Tell how many lines in the data below hold the string "between"; give nothing but the number.

Begin Task input

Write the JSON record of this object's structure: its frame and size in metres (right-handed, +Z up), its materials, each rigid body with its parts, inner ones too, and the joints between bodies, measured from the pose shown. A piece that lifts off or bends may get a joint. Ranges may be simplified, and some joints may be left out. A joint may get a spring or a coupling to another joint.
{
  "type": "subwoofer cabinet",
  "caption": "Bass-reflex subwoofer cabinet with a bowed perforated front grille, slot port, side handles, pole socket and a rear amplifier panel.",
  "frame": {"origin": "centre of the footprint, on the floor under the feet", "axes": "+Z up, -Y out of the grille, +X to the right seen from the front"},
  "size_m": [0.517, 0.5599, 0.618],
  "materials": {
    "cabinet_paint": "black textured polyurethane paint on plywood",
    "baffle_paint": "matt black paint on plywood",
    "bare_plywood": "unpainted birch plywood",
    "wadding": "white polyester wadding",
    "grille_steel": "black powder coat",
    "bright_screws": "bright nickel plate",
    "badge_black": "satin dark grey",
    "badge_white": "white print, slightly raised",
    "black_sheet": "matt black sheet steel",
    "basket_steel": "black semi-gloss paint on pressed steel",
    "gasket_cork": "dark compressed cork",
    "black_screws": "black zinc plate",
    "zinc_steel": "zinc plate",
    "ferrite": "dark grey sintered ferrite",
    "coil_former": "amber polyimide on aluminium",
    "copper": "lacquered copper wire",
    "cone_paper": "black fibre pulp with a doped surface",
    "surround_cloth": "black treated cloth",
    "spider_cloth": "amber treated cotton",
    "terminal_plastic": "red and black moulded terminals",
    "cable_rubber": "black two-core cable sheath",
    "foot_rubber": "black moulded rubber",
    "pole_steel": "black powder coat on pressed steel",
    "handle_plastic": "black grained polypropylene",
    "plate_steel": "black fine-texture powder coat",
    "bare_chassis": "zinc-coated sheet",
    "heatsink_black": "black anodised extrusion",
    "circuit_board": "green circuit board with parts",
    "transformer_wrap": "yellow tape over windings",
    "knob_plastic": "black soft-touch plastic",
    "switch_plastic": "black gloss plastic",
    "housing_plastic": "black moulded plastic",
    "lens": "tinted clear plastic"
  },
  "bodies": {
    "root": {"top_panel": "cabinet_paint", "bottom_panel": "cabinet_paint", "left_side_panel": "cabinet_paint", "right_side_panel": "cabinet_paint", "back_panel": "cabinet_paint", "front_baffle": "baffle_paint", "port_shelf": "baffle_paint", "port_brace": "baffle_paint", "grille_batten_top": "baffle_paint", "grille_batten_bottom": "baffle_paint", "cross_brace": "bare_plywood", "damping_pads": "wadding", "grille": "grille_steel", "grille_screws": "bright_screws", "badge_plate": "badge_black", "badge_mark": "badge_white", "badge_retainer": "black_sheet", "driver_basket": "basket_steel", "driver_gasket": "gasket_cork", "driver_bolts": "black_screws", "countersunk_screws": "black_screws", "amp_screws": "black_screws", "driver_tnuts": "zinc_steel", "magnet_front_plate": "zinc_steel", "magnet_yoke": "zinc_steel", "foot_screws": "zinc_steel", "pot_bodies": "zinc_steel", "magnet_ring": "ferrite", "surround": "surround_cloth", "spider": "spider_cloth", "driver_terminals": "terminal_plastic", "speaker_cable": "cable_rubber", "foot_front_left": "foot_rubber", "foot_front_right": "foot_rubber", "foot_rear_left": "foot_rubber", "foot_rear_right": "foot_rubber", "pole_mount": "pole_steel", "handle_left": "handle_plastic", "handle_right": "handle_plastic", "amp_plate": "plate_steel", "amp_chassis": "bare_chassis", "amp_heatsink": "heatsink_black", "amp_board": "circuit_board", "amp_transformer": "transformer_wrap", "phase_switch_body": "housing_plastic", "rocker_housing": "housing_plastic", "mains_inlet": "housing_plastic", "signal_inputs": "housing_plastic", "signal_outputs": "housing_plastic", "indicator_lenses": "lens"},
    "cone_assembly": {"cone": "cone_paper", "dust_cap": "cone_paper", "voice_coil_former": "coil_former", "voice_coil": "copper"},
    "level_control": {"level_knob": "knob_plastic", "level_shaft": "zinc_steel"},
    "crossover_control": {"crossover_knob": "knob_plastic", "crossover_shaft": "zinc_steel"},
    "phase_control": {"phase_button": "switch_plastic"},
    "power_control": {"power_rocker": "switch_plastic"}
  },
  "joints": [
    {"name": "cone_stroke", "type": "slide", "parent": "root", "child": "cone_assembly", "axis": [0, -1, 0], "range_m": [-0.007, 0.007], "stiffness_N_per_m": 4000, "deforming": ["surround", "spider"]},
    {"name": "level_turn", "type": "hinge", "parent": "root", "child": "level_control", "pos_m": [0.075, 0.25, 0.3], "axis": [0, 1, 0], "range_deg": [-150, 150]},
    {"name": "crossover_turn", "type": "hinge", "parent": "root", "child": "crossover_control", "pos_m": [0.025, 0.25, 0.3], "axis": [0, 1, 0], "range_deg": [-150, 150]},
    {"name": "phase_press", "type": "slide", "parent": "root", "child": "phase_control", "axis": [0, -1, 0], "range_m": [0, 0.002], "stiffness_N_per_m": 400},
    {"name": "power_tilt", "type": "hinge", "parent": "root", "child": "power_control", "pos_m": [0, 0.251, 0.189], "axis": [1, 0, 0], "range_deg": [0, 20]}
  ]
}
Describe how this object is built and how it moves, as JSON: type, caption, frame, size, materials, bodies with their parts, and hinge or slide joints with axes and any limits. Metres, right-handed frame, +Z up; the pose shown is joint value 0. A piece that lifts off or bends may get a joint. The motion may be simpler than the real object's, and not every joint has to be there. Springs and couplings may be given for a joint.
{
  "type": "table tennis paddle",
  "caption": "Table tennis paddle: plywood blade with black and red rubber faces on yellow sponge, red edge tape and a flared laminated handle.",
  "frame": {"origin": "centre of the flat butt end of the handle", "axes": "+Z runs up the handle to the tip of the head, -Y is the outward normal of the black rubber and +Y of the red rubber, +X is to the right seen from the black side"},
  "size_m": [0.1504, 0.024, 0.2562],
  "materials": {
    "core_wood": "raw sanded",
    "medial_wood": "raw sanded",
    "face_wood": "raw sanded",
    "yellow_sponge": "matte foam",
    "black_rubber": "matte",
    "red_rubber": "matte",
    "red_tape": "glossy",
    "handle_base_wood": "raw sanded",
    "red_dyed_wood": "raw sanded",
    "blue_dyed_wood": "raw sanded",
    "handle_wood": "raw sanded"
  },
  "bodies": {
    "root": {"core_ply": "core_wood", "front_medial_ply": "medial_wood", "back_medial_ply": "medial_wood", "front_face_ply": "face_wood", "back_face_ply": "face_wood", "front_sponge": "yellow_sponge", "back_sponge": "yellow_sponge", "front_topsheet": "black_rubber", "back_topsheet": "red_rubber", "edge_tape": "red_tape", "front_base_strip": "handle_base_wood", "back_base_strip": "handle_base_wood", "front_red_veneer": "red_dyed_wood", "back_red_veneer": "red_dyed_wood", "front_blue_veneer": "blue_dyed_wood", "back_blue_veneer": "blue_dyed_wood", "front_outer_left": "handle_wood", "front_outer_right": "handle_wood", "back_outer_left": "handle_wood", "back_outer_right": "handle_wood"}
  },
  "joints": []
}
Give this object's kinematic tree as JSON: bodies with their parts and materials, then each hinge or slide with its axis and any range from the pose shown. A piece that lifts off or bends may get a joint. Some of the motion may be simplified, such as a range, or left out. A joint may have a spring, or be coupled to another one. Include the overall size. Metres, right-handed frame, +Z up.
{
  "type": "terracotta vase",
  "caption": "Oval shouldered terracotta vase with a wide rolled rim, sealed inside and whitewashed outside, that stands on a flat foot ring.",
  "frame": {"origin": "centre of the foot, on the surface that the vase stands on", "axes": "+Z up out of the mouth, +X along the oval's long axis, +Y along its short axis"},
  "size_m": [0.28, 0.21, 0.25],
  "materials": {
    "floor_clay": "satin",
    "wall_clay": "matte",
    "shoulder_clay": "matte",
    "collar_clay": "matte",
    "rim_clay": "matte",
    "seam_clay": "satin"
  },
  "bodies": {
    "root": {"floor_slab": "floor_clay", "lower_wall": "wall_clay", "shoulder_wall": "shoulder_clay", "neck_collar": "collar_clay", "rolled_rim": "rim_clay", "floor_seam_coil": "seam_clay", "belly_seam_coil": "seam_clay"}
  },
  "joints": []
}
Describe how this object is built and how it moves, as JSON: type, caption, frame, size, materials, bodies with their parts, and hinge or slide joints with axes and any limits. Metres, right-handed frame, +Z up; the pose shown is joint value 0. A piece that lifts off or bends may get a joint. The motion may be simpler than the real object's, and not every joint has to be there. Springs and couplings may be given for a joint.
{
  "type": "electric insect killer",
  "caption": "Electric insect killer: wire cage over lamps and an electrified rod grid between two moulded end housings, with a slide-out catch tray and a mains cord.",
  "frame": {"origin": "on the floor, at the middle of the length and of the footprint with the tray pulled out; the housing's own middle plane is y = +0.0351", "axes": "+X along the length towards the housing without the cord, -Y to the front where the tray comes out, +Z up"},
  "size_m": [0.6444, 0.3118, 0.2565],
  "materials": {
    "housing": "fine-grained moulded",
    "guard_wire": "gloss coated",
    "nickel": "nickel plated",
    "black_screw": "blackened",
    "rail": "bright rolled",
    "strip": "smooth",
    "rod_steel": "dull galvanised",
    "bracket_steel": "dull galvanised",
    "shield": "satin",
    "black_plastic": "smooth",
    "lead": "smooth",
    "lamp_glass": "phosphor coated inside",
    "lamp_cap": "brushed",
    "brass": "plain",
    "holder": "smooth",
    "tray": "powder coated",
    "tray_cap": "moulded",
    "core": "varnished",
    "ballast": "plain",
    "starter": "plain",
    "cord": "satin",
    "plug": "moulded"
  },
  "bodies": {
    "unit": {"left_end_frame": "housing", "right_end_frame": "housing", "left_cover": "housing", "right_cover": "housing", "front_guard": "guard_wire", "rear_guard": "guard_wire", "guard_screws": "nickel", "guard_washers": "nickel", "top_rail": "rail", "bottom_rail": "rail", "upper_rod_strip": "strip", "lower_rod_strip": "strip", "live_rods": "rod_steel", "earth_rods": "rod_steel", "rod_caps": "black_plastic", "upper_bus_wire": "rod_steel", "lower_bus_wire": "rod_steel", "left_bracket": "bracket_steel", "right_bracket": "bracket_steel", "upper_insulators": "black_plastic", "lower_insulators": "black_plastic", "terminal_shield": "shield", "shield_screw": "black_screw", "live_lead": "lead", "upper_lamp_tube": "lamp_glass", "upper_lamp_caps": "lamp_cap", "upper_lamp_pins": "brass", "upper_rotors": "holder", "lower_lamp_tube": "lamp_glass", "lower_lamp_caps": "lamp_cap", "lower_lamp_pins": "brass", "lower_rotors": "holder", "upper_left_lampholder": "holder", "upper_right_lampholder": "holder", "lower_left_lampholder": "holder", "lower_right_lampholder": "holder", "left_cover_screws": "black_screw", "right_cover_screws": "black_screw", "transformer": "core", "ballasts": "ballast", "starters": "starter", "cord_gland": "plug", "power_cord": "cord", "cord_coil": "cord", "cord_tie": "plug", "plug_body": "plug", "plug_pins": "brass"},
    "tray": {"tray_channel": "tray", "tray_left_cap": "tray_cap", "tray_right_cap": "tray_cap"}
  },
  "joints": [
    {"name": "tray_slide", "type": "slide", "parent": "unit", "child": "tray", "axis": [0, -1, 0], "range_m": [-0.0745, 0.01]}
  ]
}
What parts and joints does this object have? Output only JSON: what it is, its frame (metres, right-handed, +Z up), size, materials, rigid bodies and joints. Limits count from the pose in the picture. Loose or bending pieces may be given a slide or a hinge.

End Task input

_Correct answer:_ 2